### SET EXERCISE
Extract the listing in its entirety, keeping each line identical to the original.
━━━━━━━━━━━━━━━━
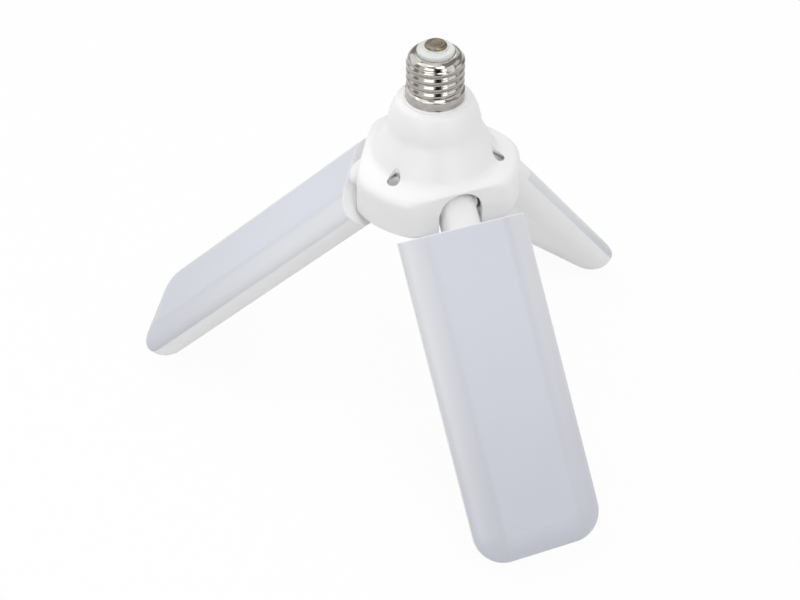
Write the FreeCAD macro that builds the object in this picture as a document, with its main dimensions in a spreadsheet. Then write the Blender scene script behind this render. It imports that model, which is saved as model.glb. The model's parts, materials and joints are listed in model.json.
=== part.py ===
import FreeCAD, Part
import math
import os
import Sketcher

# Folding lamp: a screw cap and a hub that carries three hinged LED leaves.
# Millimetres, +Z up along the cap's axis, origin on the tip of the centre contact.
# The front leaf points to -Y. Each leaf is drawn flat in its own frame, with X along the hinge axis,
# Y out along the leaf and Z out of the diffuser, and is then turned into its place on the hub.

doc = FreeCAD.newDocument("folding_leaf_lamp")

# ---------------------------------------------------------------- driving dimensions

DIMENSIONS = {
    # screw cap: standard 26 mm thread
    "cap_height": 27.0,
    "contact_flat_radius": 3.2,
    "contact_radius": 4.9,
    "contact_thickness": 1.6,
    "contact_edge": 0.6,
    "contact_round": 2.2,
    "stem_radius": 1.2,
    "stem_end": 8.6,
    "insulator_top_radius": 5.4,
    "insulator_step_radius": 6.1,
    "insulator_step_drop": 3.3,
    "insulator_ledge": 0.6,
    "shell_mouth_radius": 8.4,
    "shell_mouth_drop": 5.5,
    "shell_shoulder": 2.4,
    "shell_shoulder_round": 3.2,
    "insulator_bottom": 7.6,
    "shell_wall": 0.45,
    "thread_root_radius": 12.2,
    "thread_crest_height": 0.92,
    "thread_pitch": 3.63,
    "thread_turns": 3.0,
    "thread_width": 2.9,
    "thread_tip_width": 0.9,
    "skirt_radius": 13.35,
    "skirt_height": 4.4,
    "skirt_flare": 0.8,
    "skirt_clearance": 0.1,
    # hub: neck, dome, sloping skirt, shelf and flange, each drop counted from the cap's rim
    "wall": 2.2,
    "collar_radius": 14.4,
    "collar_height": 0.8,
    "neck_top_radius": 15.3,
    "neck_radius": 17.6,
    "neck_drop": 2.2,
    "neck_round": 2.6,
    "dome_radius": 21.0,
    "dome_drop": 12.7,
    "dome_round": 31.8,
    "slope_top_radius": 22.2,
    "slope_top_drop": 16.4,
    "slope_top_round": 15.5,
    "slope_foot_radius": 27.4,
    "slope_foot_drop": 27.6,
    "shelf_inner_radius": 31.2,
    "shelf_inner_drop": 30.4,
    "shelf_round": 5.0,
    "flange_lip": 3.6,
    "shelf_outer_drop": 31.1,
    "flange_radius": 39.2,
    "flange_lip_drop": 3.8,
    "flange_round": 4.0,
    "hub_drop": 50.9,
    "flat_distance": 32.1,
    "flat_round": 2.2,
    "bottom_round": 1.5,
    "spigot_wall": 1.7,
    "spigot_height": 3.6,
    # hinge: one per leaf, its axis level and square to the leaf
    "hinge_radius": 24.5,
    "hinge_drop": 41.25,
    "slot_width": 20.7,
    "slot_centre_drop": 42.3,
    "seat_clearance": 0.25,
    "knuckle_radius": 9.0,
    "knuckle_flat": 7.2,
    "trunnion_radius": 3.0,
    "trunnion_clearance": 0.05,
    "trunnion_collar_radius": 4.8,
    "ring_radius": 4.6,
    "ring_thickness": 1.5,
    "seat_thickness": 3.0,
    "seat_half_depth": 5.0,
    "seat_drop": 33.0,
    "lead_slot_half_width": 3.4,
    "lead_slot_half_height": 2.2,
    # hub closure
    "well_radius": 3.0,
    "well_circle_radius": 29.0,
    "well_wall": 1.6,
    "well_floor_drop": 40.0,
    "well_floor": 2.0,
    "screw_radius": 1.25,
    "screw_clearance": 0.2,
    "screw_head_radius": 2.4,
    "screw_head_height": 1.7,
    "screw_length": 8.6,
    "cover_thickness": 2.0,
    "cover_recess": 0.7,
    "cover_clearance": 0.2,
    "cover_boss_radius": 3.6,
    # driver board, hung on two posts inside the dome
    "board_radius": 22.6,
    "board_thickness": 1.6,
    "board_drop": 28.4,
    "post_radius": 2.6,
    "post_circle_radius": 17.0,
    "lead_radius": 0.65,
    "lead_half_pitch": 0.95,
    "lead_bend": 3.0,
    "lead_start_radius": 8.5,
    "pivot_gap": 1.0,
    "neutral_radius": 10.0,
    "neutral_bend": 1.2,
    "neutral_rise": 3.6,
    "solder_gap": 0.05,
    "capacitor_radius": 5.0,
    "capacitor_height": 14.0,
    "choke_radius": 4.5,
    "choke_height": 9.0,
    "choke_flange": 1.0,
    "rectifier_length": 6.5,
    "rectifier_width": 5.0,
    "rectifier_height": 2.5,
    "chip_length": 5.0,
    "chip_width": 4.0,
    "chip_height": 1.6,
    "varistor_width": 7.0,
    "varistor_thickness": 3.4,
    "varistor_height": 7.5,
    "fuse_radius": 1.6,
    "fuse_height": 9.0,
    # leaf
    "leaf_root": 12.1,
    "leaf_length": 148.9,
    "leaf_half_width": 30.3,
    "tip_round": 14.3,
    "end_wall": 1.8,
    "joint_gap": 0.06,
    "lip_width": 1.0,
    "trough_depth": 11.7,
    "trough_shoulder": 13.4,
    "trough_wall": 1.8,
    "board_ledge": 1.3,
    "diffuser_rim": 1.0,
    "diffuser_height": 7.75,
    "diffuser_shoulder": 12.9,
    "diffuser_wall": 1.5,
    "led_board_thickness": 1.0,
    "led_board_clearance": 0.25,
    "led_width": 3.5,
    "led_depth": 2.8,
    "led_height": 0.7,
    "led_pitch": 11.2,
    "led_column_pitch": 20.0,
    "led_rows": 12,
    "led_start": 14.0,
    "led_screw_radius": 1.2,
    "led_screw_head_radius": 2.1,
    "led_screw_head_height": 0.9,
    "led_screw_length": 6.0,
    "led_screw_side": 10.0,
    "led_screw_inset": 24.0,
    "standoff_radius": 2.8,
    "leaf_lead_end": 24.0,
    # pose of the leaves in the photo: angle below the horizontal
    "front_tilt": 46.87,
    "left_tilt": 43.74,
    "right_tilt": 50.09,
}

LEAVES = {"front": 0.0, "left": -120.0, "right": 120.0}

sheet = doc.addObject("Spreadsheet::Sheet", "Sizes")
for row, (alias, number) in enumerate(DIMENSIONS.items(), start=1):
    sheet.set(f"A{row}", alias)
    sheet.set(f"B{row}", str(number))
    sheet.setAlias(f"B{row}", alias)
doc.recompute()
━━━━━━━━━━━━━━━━
### WRITTEN ANSWER
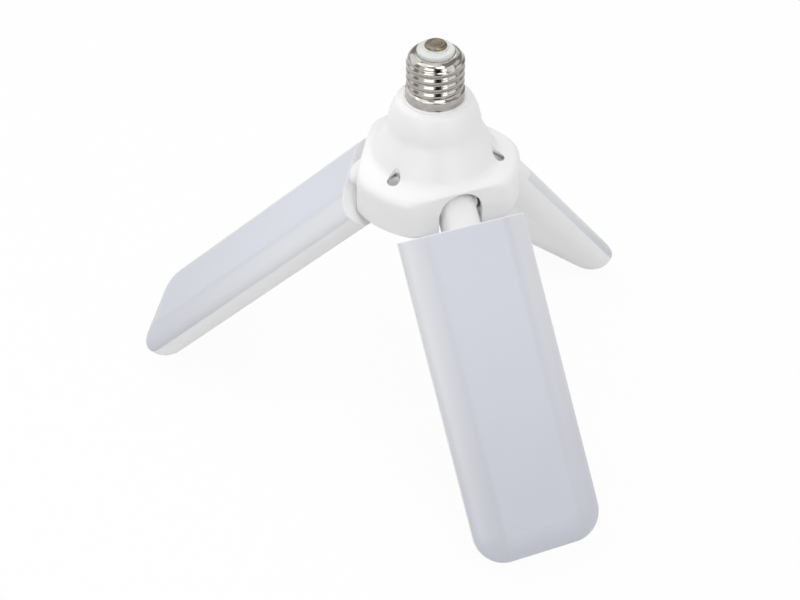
Write the FreeCAD macro that builds the object in this picture as a document, with its main dimensions in a spreadsheet. Then write the Blender scene script behind this render. It imports that model, which is saved as model.glb. The model's parts, materials and joints are listed in model.json.
=== part.py ===
import FreeCAD, Part
import math
import os
import Sketcher

# Folding lamp: a screw cap and a hub that carries three hinged LED leaves.
# Millimetres, +Z up along the cap's axis, origin on the tip of the centre contact.
# The front leaf points to -Y. Each leaf is drawn flat in its own frame, with X along the hinge axis,
# Y out along the leaf and Z out of the diffuser, and is then turned into its place on the hub.

doc = FreeCAD.newDocument("folding_leaf_lamp")

# ---------------------------------------------------------------- driving dimensions

DIMENSIONS = {
    # screw cap: standard 26 mm thread
    "cap_height": 27.0,
    "contact_flat_radius": 3.2,
    "contact_radius": 4.9,
    "contact_thickness": 1.6,
    "contact_edge": 0.6,
    "contact_round": 2.2,
    "stem_radius": 1.2,
    "stem_end": 8.6,
    "insulator_top_radius": 5.4,
    "insulator_step_radius": 6.1,
    "insulator_step_drop": 3.3,
    "insulator_ledge": 0.6,
    "shell_mouth_radius": 8.4,
    "shell_mouth_drop": 5.5,
    "shell_shoulder": 2.4,
    "shell_shoulder_round": 3.2,
    "insulator_bottom": 7.6,
    "shell_wall": 0.45,
    "thread_root_radius": 12.2,
    "thread_crest_height": 0.92,
    "thread_pitch": 3.63,
    "thread_turns": 3.0,
    "thread_width": 2.9,
    "thread_tip_width": 0.9,
    "skirt_radius": 13.35,
    "skirt_height": 4.4,
    "skirt_flare": 0.8,
    "skirt_clearance": 0.1,
    # hub: neck, dome, sloping skirt, shelf and flange, each drop counted from the cap's rim
    "wall": 2.2,
    "collar_radius": 14.4,
    "collar_height": 0.8,
    "neck_top_radius": 15.3,
    "neck_radius": 17.6,
    "neck_drop": 2.2,
    "neck_round": 2.6,
    "dome_radius": 21.0,
    "dome_drop": 12.7,
    "dome_round": 31.8,
    "slope_top_radius": 22.2,
    "slope_top_drop": 16.4,
    "slope_top_round": 15.5,
    "slope_foot_radius": 27.4,
    "slope_foot_drop": 27.6,
    "shelf_inner_radius": 31.2,
    "shelf_inner_drop": 30.4,
    "shelf_round": 5.0,
    "flange_lip": 3.6,
    "shelf_outer_drop": 31.1,
    "flange_radius": 39.2,
    "flange_lip_drop": 3.8,
    "flange_round": 4.0,
    "hub_drop": 50.9,
    "flat_distance": 32.1,
    "flat_round": 2.2,
    "bottom_round": 1.5,
    "spigot_wall": 1.7,
    "spigot_height": 3.6,
    # hinge: one per leaf, its axis level and square to the leaf
    "hinge_radius": 24.5,
    "hinge_drop": 41.25,
    "slot_width": 20.7,
    "slot_centre_drop": 42.3,
    "seat_clearance": 0.25,
    "knuckle_radius": 9.0,
    "knuckle_flat": 7.2,
    "trunnion_radius": 3.0,
    "trunnion_clearance": 0.05,
    "trunnion_collar_radius": 4.8,
    "ring_radius": 4.6,
    "ring_thickness": 1.5,
    "seat_thickness": 3.0,
    "seat_half_depth": 5.0,
    "seat_drop": 33.0,
    "lead_slot_half_width": 3.4,
    "lead_slot_half_height": 2.2,
    # hub closure
    "well_radius": 3.0,
    "well_circle_radius": 29.0,
    "well_wall": 1.6,
    "well_floor_drop": 40.0,
    "well_floor": 2.0,
    "screw_radius": 1.25,
    "screw_clearance": 0.2,
    "screw_head_radius": 2.4,
    "screw_head_height": 1.7,
    "screw_length": 8.6,
    "cover_thickness": 2.0,
    "cover_recess": 0.7,
    "cover_clearance": 0.2,
    "cover_boss_radius": 3.6,
    # driver board, hung on two posts inside the dome
    "board_radius": 22.6,
    "board_thickness": 1.6,
    "board_drop": 28.4,
    "post_radius": 2.6,
    "post_circle_radius": 17.0,
    "lead_radius": 0.65,
    "lead_half_pitch": 0.95,
    "lead_bend": 3.0,
    "lead_start_radius": 8.5,
    "pivot_gap": 1.0,
    "neutral_radius": 10.0,
    "neutral_bend": 1.2,
    "neutral_rise": 3.6,
    "solder_gap": 0.05,
    "capacitor_radius": 5.0,
    "capacitor_height": 14.0,
    "choke_radius": 4.5,
    "choke_height": 9.0,
    "choke_flange": 1.0,
    "rectifier_length": 6.5,
    "rectifier_width": 5.0,
    "rectifier_height": 2.5,
    "chip_length": 5.0,
    "chip_width": 4.0,
    "chip_height": 1.6,
    "varistor_width": 7.0,
    "varistor_thickness": 3.4,
    "varistor_height": 7.5,
    "fuse_radius": 1.6,
    "fuse_height": 9.0,
    # leaf
    "leaf_root": 12.1,
    "leaf_length": 148.9,
    "leaf_half_width": 30.3,
    "tip_round": 14.3,
    "end_wall": 1.8,
    "joint_gap": 0.06,
    "lip_width": 1.0,
    "trough_depth": 11.7,
    "trough_shoulder": 13.4,
    "trough_wall": 1.8,
    "board_ledge": 1.3,
    "diffuser_rim": 1.0,
    "diffuser_height": 7.75,
    "diffuser_shoulder": 12.9,
    "diffuser_wall": 1.5,
    "led_board_thickness": 1.0,
    "led_board_clearance": 0.25,
    "led_width": 3.5,
    "led_depth": 2.8,
    "led_height": 0.7,
    "led_pitch": 11.2,
    "led_column_pitch": 20.0,
    "led_rows": 12,
    "led_start": 14.0,
    "led_screw_radius": 1.2,
    "led_screw_head_radius": 2.1,
    "led_screw_head_height": 0.9,
    "led_screw_length": 6.0,
    "led_screw_side": 10.0,
    "led_screw_inset": 24.0,
    "standoff_radius": 2.8,
    "leaf_lead_end": 24.0,
    # pose of the leaves in the photo: angle below the horizontal
    "front_tilt": 46.87,
    "left_tilt": 43.74,
    "right_tilt": 50.09,
}

LEAVES = {"front": 0.0, "left": -120.0, "right": 120.0}

sheet = doc.addObject("Spreadsheet::Sheet", "Sizes")
for row, (alias, number) in enumerate(DIMENSIONS.items(), start=1):
    sheet.set(f"A{row}", alias)
    sheet.set(f"B{row}", str(number))
    sheet.setAlias(f"B{row}", alias)
doc.recompute()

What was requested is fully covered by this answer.